Still, this production is worth seeing because of the play and because of Rebecca Hall's performance. There's a tension here between the purposely flat style of the play and Hall's wish to present the Young Woman as a three-dimensional character, but Hall is one of those actresses who is so magnetic on stage (and screen) that she is able to justify her choices and rise above the heavy, uneven production that surrounds her. Michael Cumpsty, one of our best actors, tries to play the purposely banal, repetitive language within the realistic framework of the production, and Morgan Spector balances The Lover's attraction and his cynicism. Everyone would be better in a production that had a consistent point of view toward the play and its style and was less concerned with visual effects, but they and the script make this production of MACHINAL worth seeing.

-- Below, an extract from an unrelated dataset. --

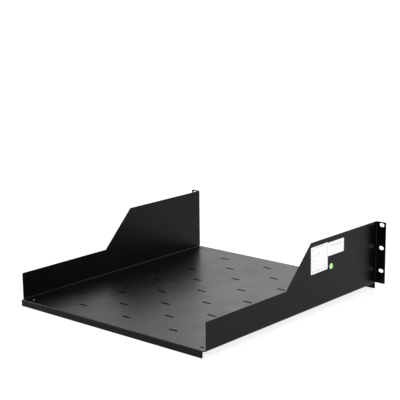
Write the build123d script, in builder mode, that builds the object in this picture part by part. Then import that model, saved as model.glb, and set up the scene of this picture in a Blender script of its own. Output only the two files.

Es Devlin has created a massive, revolving set where simplicity would have been more effective, but that's more the director's fault than the designer's. The tendency in many British productions, particularly at the National Theatre of Great Britain, is to overdo the scenery as if spectacle were essential to any dramatic production. In her stage directions, Treadwell sets out exactly what she thinks each scene needs. One doesn't have to follow that religiously. Indeed, anything is possible if the director has a clear, consistent point of view toward the material. Once again, I felt that Lyndsey Turner was getting in the way of a full appreciation and understanding of this fascinating script.
Still, I'm grateful to the Roundabout for presenting a seldom performed American classic. It was worth the trek out on a snowy night.
MACHINAL by Sophie Treadwell, produced by the Roundabout Theatre at the American Airlines Theatre. January 2, 2014.